Paul Guiragossian, Untitled, circa 1980, huile sur toile, 85 x 65cm

Nous avons du mal à décoller. Le langage personnel du peintre ne parle pas à tous, pas tout de suite. Sa modernité, dans cette posture qu’il se choisit, entre figuration et abstraction, cette absence de perspective, dans les images que je montre, tout comme cette absence d’objets et de décors, qui annule tout effet réaliste, tout cela ne parle pas encore. Une certaine compréhension de la matière toutefois, grosses touches, grosse pâte et onctuosité des coups de brosse qui donne corporéité aux personnages, ce geste vertical qui est la signature de l’artiste, ce "rythme" qui produit ces lignes soudées les unes aux autres, dans un même tempo, et ce cadrage qui met en valeur l’effet groupal. Les tableaux prennent sens, ou un autre sens.

Paul Guiragossian, Départ, 1957, Huile sur toile, 100 x 70 cm

Tout en perspective frontale, les tableaux de Guiragossian nous invitent à en faire partie; nos routes se croisent. Mais en même temps, l’usage de l’abstrait réintroduit dans la plastique pure le groupe humain proposé à la représentation. De cette tension entre le dehors vers lequel nous rejette l’enjeu esthétique ici présent, et le dedans vers lequel il nous convie quand même, il naît un seuil. Le spectateur s’y tient et contemple, par sa propre fenêtre, cette scène de rue, une de ces autres rues à la fois tristes et gaies, et cet instant collectif de solidarité humaine. Les tableaux ne sont pas monumentaux, mais assez grands quand même. Ce n’est pas la grande histoire qui est représentée, mais la petite, celle des hommes. Nous comprenons que l’essentiel de cette peinture se trouve, pour nous, en ce moment précisément, dans cette peinture du collectif où la misère est transcendée, dans cette dimension qui prend toute la place et tout l’espace de la toile. Intéressant pour un peintre qui n’est pas spécialement connu pour son engagement politique. Intéressant, car sa vision du politique est avant tout humaniste et sociale.

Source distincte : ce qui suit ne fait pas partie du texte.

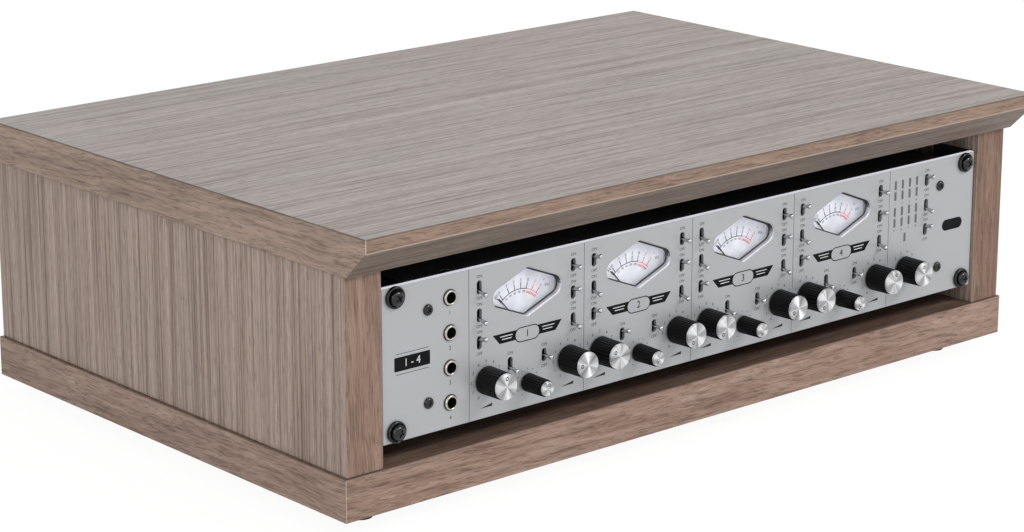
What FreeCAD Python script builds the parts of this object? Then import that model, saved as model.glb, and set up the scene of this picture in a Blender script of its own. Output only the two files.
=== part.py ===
import FreeCAD, Part
import Sketcher
import math
import os
import re

# Desktop rack case of oak-faced board, with a two-unit, four-channel preamplifier screwed into its rails.
# Millimetres. X runs to the right seen from the front, Y to the back and Z up.
# The origin is on the floor under the middle of the whole object.

# Case: boards, nose of the top, fixings and feet
CASE_SIZES = {
    "base_depth": 350.0,
    "board_thickness": 25.0,
    "top_overhang": 20.0,
    "nose_height": 8.3,
    "bevel_run": 17.5,
    "side_recess": 2.2,
    "side_setback": 1.2,
    "edge_radius": 0.6,
    "dowel_radius": 4.0,
    "dowel_in_top": 14.0,
    "dowel_in_side": 20.0,
    "dowel_inset": 45.0,
    "board_screw_radius": 3.2,
    "board_screw_length": 50.0,
    "board_screw_head_radius": 5.0,
    "board_screw_head_height": 4.0,
    "snug_gap": 0.1,
    "end_gap": 0.5,
    "foot_height": 11.0,
    "foot_radius": 8.0,
    "foot_taper": 1.0,
    "foot_inset_across": 32.0,
    "foot_inset_along": 28.5,
    "foot_floor": 3.0,
    "wood_screw_radius": 1.75,
    "wood_screw_length": 14.0,
    "wood_screw_head_radius": 3.4,
    "wood_screw_head_height": 2.0,
}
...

Paul Guiragossian, Personnages, circa 1970, huile sur toile

Paul Guiragossian commencera à peindre ces tableaux qui mettent en scène le collectif dans les années 60. On en voit certains datés de 1957. Ils se poursuivent tout au long de l’avant-guerre, de la guerre et de l’après-guerre. Ces représentations de groupes humains ne le quitteront plus. Que se passe-t-il en 1957? En 1956, Guiragossian reçoit une bourse du gouvernement italien pour étudier à l’Académie des beaux-arts de Florence. Il me semble pourtant que la réponse est à chercher du côté du conflit israélo-palestinien et de l’arrivée dans les camps de Beyrouth de ceux qui y cherchent refuge. Cela réactive son sentiment de l’exil, c’est le récit que je me construis, celui de sa famille d’abord, rescapée du génocide arménien et établie en Palestine, puis le sien propre, lorsqu’il vient s’installer avec sa famille à Beyrouth en 1947. Cela, ajouté à son vécu de la guerre de 1975, la perte d’une jambe dans les années 70, contribue à renforcer un sentiment communautaire, à la fois familial et social, perçu comme résistance à l’Histoire. Car il s’agit dans les tableaux de Guiragossian d’une même longue histoire, celle de femmes et d’hommes qui n’ont jamais cessé de prendre la route, cette route triste et gaie à la fois, avec une formidable énergie pour la vie. Car la vision humaniste de Guiragossian est une vision "positive", malgré la pauvreté et les déboires de l’Histoire. C’est ce que nous disent ces images très vivantes et colorées qui ressemblent à des vitraux. Des vitraux de Noël.